Entries provided:

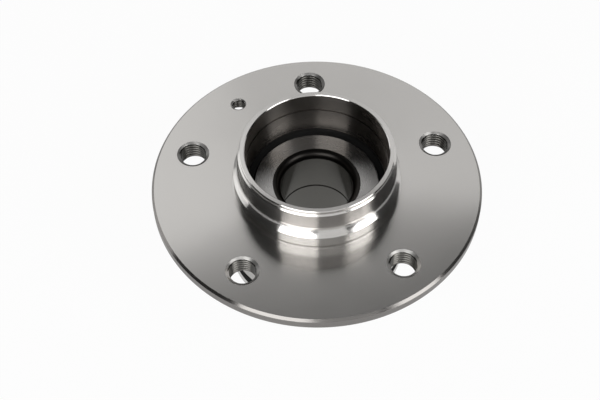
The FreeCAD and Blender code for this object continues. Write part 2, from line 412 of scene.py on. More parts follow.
@dataclass(frozen=True)
class Turned:
    """Bare steel with the rings that a turning tool or a grinding wheel leaves round its axis.

    The marks are noise over radius and height, broken up by scratches that change with the
    direction about the axis. They tilt the surface and vary its tone and roughness a little,
    and soft blotches vary the roughness once more. The surface spreads reflections across the
    marks, so its tangent runs round the axis.
    """

    name: str
    colour: Colour
    roughness: float
    anisotropy: float
    mark_pitch: float
    mark_depth: float
    mark_strength: float
    tone_spread: float = 0.02
    mark_gloss_spread: float = 0.03
    blotch_gloss_spread: float = 0.04
    ring_share: float = 0.7
    scratch_scale: float = 1.7
    scratch_climb: float = 2.3
    blotch_scale: float = 60.0

    def make(self) -> Material:
        """Return the material."""
        nodes = Surface(self.name)
        parts = nodes.add("ShaderNodeSeparateXYZ")
        nodes.feed(parts.inputs[0], nodes.place)
        x, y, z = parts.outputs
        squares = nodes.math("ADD", nodes.math("MULTIPLY", x, x), nodes.math("MULTIPLY", y, y))
        radius = nodes.math("SQRT", squares)
        count = 1 / (self.mark_pitch * METRES)
        outward = nodes.math("MULTIPLY", radius, count)
        upward = nodes.math("MULTIPLY", z, count)
        rings = nodes.noise(nodes.vector(outward, upward, 0.0), scale=1.0, detail=3.0)
        around = nodes.vector(
            nodes.math("ADD", nodes.math("DIVIDE", x, radius), outward),
            nodes.math("ADD", nodes.math("DIVIDE", y, radius), upward),
            nodes.math("MULTIPLY", radius, self.scratch_climb * count),
        )
        scratches = nodes.noise(around, self.scratch_scale, detail=2.0)
        marks = nodes.math(
            "ADD",
            nodes.math("MULTIPLY", rings, self.ring_share),
            nodes.math("MULTIPLY", scratches, 1 - self.ring_share),
        )
        blotches = nodes.noise(nodes.place, self.blotch_scale, detail=3.0)
        swing = self.roughness * self.blotch_gloss_spread
        mark_low = self.roughness * (1 - self.mark_gloss_spread)
        mark_high = self.roughness * (1 + self.mark_gloss_spread)
        nodes.give(
            Metallic=1.0,
            Anisotropic=self.anisotropy,
            Anisotropic_Rotation=QUARTER_TURN,
            Base_Color=nodes.toned(marks, self.colour, 1 - self.tone_spread, 1 + self.tone_spread),
            Roughness=nodes.math(
                "ADD", nodes.ranged(blotches, -swing, swing), nodes.ranged(marks, mark_low, mark_high)
            ),
            Tangent=self.tangent(nodes, x, y),
        )
        nodes.tilt(marks, self.mark_strength, self.mark_depth)
        return nodes.material

    def tangent(self, nodes: Nodes, x: Socket, y: Socket) -> Socket:
        """Return the direction round the axis, in world space and of unit length.

        Args:
            nodes: The material's nodes.
            x: The place along X.
            y: The place along Y.

        Returns:
            The vector (-y, x, 0), turned with the object and normalised.
        """
        turn = nodes.add("ShaderNodeVectorTransform")
        turn.vector_type = "VECTOR"
        turn.convert_from = "OBJECT"
        turn.convert_to = "WORLD"
        nodes.feed(turn.inputs[0], nodes.vector(nodes.math("MULTIPLY", y, -1.0), x, 0.0))
        unit = nodes.add("ShaderNodeVectorMath", operation="NORMALIZE")
        nodes.feed(unit.inputs[0], turn.outputs[0])
        return unit.outputs[0]


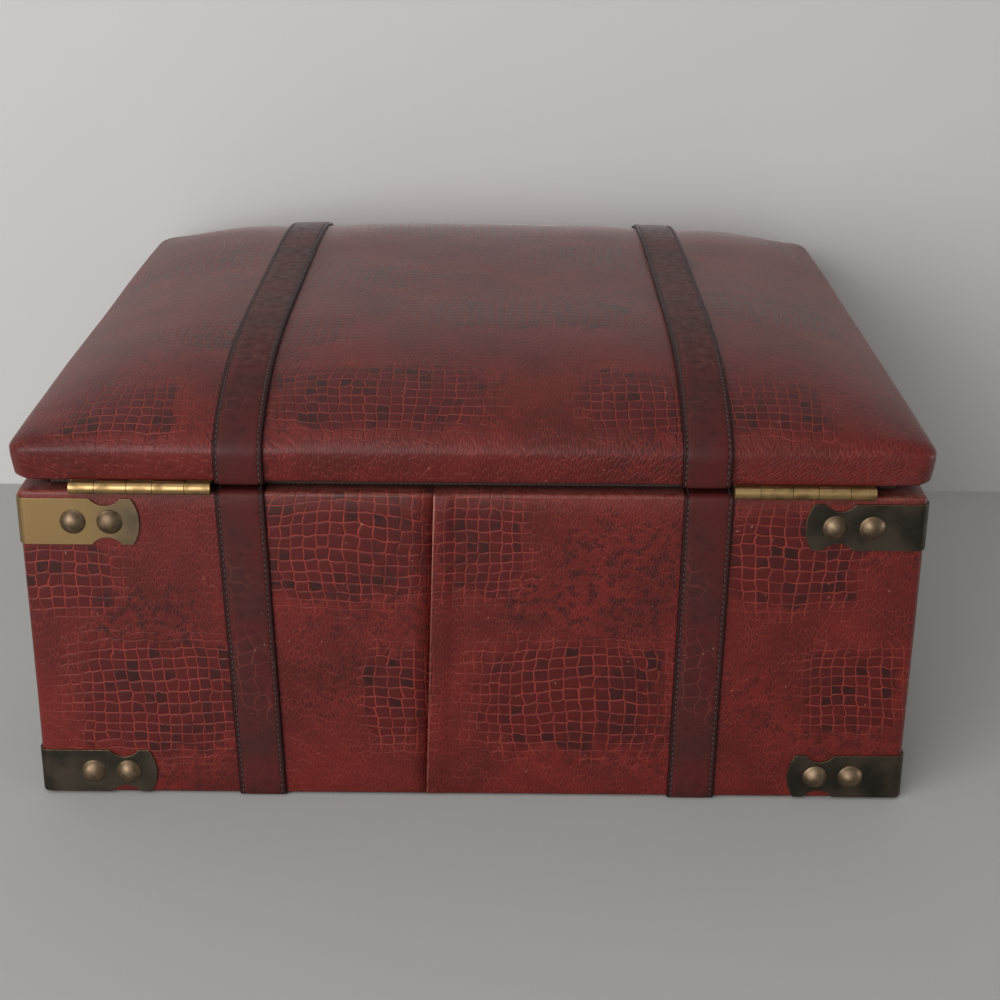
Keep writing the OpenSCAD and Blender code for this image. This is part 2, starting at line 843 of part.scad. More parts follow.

Written request: Exactly as they are written, print the entries again.

Task result:
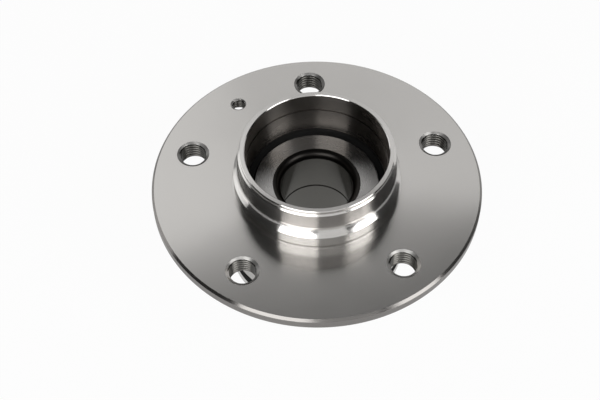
The FreeCAD and Blender code for this object continues. Write part 2, from line 412 of scene.py on. More parts follow.
@dataclass(frozen=True)
class Turned:
    """Bare steel with the rings that a turning tool or a grinding wheel leaves round its axis.

    The marks are noise over radius and height, broken up by scratches that change with the
    direction about the axis. They tilt the surface and vary its tone and roughness a little,
    and soft blotches vary the roughness once more. The surface spreads reflections across the
    marks, so its tangent runs round the axis.
    """

    name: str
    colour: Colour
    roughness: float
    anisotropy: float
    mark_pitch: float
    mark_depth: float
    mark_strength: float
    tone_spread: float = 0.02
    mark_gloss_spread: float = 0.03
    blotch_gloss_spread: float = 0.04
    ring_share: float = 0.7
    scratch_scale: float = 1.7
    scratch_climb: float = 2.3
    blotch_scale: float = 60.0

    def make(self) -> Material:
        """Return the material."""
        nodes = Surface(self.name)
        parts = nodes.add("ShaderNodeSeparateXYZ")
        nodes.feed(parts.inputs[0], nodes.place)
        x, y, z = parts.outputs
        squares = nodes.math("ADD", nodes.math("MULTIPLY", x, x), nodes.math("MULTIPLY", y, y))
        radius = nodes.math("SQRT", squares)
        count = 1 / (self.mark_pitch * METRES)
        outward = nodes.math("MULTIPLY", radius, count)
        upward = nodes.math("MULTIPLY", z, count)
        rings = nodes.noise(nodes.vector(outward, upward, 0.0), scale=1.0, detail=3.0)
        around = nodes.vector(
            nodes.math("ADD", nodes.math("DIVIDE", x, radius), outward),
            nodes.math("ADD", nodes.math("DIVIDE", y, radius), upward),
            nodes.math("MULTIPLY", radius, self.scratch_climb * count),
        )
        scratches = nodes.noise(around, self.scratch_scale, detail=2.0)
        marks = nodes.math(
            "ADD",
            nodes.math("MULTIPLY", rings, self.ring_share),
            nodes.math("MULTIPLY", scratches, 1 - self.ring_share),
        )
        blotches = nodes.noise(nodes.place, self.blotch_scale, detail=3.0)
        swing = self.roughness * self.blotch_gloss_spread
        mark_low = self.roughness * (1 - self.mark_gloss_spread)
        mark_high = self.roughness * (1 + self.mark_gloss_spread)
        nodes.give(
            Metallic=1.0,
            Anisotropic=self.anisotropy,
            Anisotropic_Rotation=QUARTER_TURN,
            Base_Color=nodes.toned(marks, self.colour, 1 - self.tone_spread, 1 + self.tone_spread),
            Roughness=nodes.math(
                "ADD", nodes.ranged(blotches, -swing, swing), nodes.ranged(marks, mark_low, mark_high)
            ),
            Tangent=self.tangent(nodes, x, y),
        )
        nodes.tilt(marks, self.mark_strength, self.mark_depth)
        return nodes.material

    def tangent(self, nodes: Nodes, x: Socket, y: Socket) -> Socket:
        """Return the direction round the axis, in world space and of unit length.

        Args:
            nodes: The material's nodes.
            x: The place along X.
            y: The place along Y.

        Returns:
            The vector (-y, x, 0), turned with the object and normalised.
        """
        turn = nodes.add("ShaderNodeVectorTransform")
        turn.vector_type = "VECTOR"
        turn.convert_from = "OBJECT"
        turn.convert_to = "WORLD"
        nodes.feed(turn.inputs[0], nodes.vector(nodes.math("MULTIPLY", y, -1.0), x, 0.0))
        unit = nodes.add("ShaderNodeVectorMath", operation="NORMALIZE")
        nodes.feed(unit.inputs[0], turn.outputs[0])
        return unit.outputs[0]


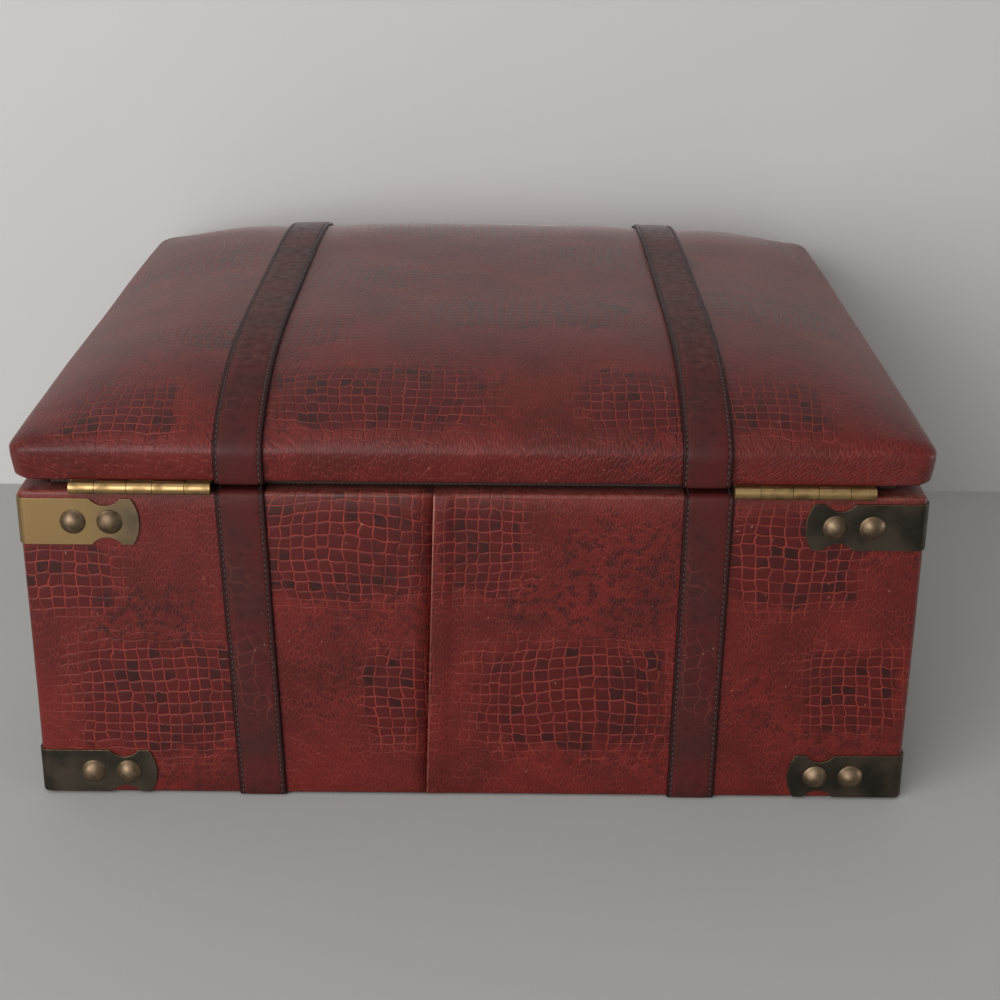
Keep writing the OpenSCAD and Blender code for this image. This is part 2, starting at line 843 of part.scad. More parts follow.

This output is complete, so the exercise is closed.